On the Sonic side, a Puyo minigame nestled inside an anniversary compilation or a new 2D title is easy to imagine. Sega has used alternate gameplay modes as bonus content for decades. A faithful Puyo mode that unlocks as a side activity in a new Sonic game would help introduce the puzzle series to players who never dip into dedicated puzzle releases.
The long shot is a true Sonic x Puyo party game that blends platforming stages with versus puzzle rounds, something in the lineage of Sonic Shuffle or Mario Party. Given Sega’s current emphasis on focused projects, that kind of experiment is less likely, but smaller downloadable crossovers or limited time in game events feel well within reach.
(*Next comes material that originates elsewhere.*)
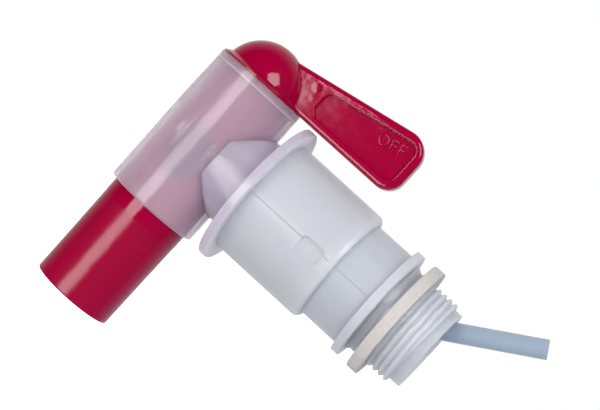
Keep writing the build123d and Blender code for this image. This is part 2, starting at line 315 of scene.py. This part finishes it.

Why this double anniversary matters
For Sega, Sonic and Puyo Puyo represent two poles of its identity. Sonic shows the company’s capacity for iconic character action on a global scale, while Puyo reflects its long running support of deep, technical arcade style design.
Handled well, 2026 can do more than sell concerts and keychains. A thoughtful Sonic collection can preserve experimental 3D work for a new generation and clean up long standing access issues on modern hardware. A Puyo anthology with proper online support and training can act as the definitive entry point for a puzzle series that deserves more international recognition.
The announced events, live streams and collaborations are a strong start. The real legacy of this shared 35th will be decided by how far Sega is willing to go in giving both series the game projects they deserve.